### The problem
Return the number of lines in which the word "type" appears; add nothing else.

-- Begin Given records --

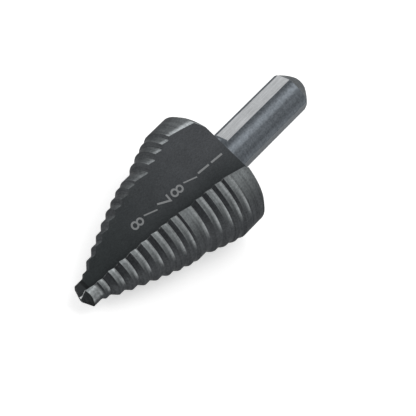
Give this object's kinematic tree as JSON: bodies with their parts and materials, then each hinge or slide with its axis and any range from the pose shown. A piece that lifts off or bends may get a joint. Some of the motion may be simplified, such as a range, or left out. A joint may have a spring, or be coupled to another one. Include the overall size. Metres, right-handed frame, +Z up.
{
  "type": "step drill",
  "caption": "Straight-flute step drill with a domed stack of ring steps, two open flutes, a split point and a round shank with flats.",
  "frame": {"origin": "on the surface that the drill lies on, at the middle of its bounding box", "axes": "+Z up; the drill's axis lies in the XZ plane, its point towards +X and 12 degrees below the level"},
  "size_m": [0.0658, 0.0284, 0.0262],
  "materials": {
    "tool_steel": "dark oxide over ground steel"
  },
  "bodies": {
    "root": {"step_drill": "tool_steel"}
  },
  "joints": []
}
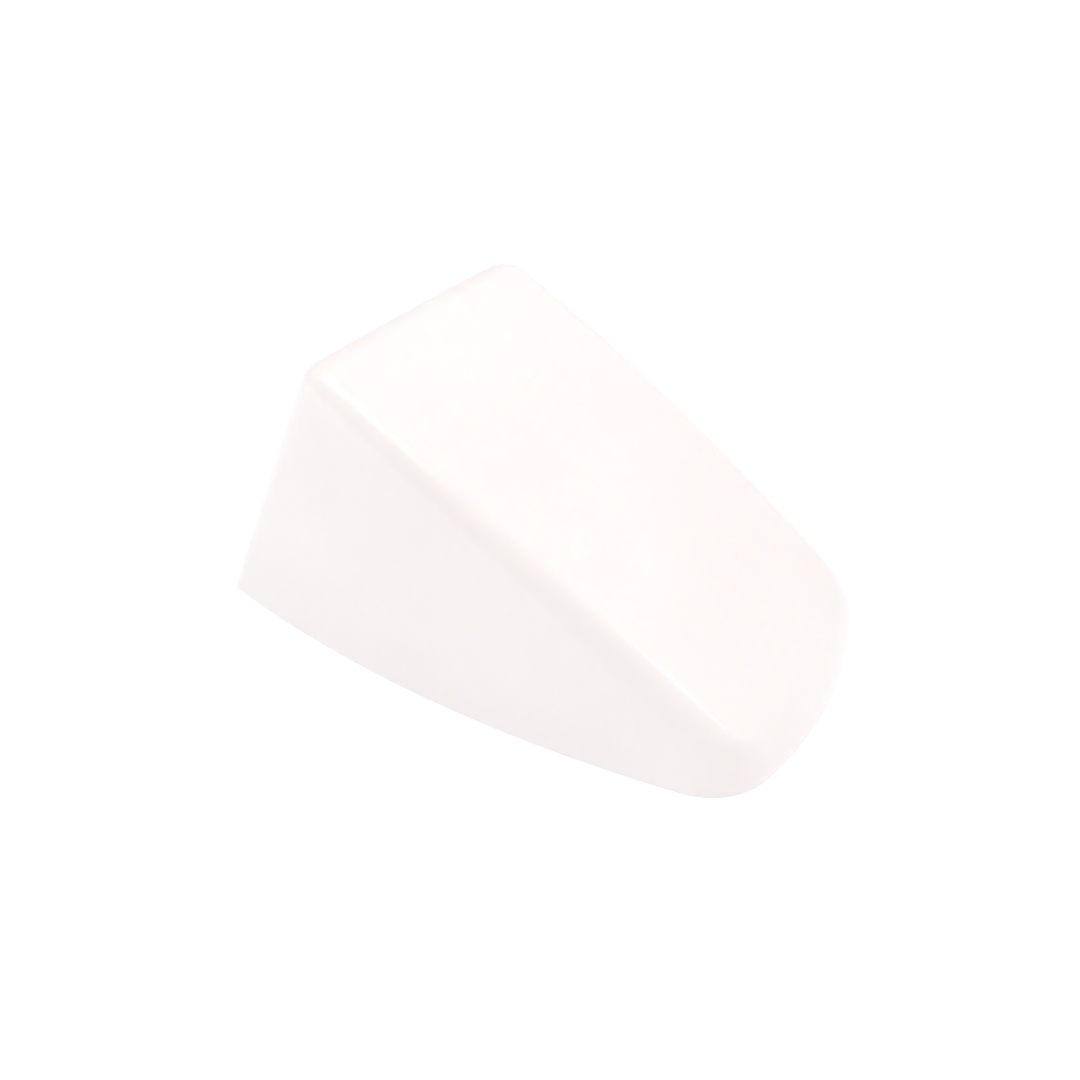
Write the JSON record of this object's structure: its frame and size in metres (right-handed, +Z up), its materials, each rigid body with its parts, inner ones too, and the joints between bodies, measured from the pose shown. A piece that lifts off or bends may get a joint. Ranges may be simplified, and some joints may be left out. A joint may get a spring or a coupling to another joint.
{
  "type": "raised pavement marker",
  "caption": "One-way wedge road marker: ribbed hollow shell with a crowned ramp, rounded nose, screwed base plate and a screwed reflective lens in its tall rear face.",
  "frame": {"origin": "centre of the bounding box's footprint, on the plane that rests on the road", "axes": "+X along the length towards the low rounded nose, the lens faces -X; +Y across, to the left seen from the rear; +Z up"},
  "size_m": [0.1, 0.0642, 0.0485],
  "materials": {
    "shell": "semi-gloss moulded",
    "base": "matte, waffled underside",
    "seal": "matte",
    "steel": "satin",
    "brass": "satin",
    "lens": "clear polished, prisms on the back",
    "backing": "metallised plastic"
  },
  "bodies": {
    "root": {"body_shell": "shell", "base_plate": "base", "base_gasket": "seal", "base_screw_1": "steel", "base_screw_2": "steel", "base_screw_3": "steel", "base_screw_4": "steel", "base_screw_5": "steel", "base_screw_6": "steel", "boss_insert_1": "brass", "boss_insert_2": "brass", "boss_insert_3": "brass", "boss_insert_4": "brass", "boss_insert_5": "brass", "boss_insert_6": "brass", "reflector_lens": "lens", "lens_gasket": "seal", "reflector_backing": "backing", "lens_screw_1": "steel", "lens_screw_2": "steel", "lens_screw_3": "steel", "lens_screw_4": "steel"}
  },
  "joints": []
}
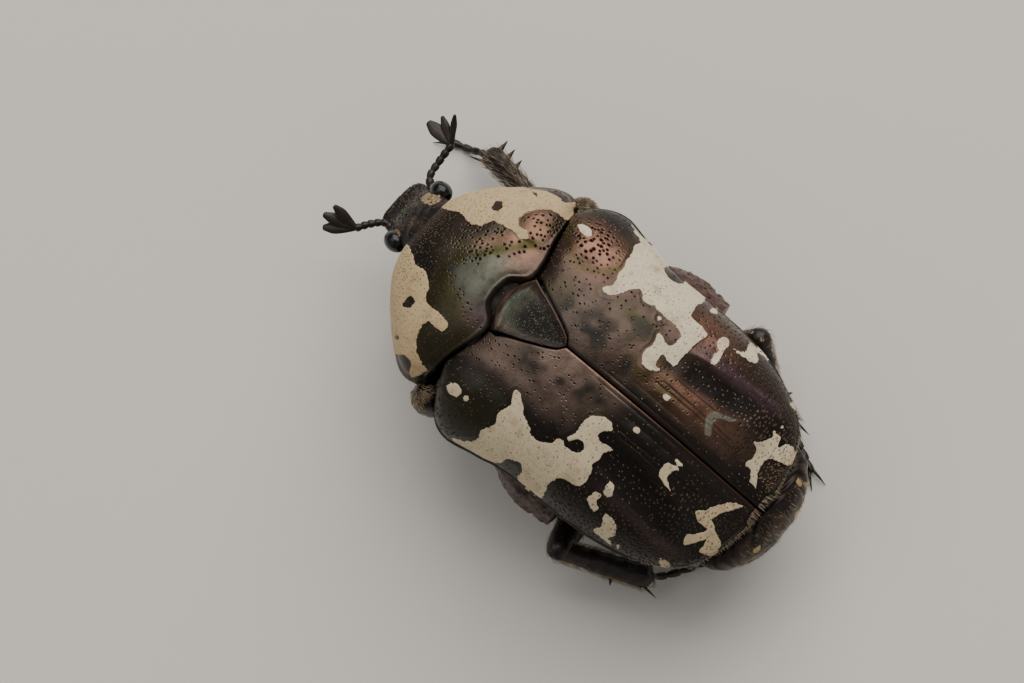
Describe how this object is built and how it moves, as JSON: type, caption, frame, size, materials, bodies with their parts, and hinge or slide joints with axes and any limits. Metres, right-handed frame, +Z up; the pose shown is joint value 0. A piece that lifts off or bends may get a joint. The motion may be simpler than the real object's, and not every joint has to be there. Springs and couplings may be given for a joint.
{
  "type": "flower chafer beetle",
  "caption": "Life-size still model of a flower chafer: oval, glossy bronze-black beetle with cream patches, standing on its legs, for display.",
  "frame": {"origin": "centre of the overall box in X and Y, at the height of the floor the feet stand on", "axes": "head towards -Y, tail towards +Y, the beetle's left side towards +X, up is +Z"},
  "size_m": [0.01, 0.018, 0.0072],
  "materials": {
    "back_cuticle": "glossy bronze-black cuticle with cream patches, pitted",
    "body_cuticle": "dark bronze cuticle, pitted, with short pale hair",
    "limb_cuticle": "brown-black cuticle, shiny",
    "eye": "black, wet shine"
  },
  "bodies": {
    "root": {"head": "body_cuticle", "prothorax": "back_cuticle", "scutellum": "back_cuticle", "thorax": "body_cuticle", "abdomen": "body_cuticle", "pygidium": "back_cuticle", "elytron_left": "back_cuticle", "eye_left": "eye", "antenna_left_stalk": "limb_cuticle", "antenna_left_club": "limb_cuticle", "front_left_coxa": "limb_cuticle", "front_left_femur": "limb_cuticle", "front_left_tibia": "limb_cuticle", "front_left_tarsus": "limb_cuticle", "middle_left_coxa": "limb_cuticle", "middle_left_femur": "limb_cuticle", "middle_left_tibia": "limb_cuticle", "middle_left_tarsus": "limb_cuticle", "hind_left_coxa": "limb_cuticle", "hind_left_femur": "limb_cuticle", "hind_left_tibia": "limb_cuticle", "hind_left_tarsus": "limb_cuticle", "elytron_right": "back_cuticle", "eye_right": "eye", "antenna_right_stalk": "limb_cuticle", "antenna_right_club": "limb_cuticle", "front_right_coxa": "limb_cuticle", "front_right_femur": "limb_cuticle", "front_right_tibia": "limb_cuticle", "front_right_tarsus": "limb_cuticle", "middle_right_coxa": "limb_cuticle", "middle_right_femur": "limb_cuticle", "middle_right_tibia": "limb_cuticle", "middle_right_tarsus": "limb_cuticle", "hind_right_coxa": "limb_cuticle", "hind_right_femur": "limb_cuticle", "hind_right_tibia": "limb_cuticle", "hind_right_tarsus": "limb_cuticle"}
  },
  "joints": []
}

-- End Given records --

### Final answer
4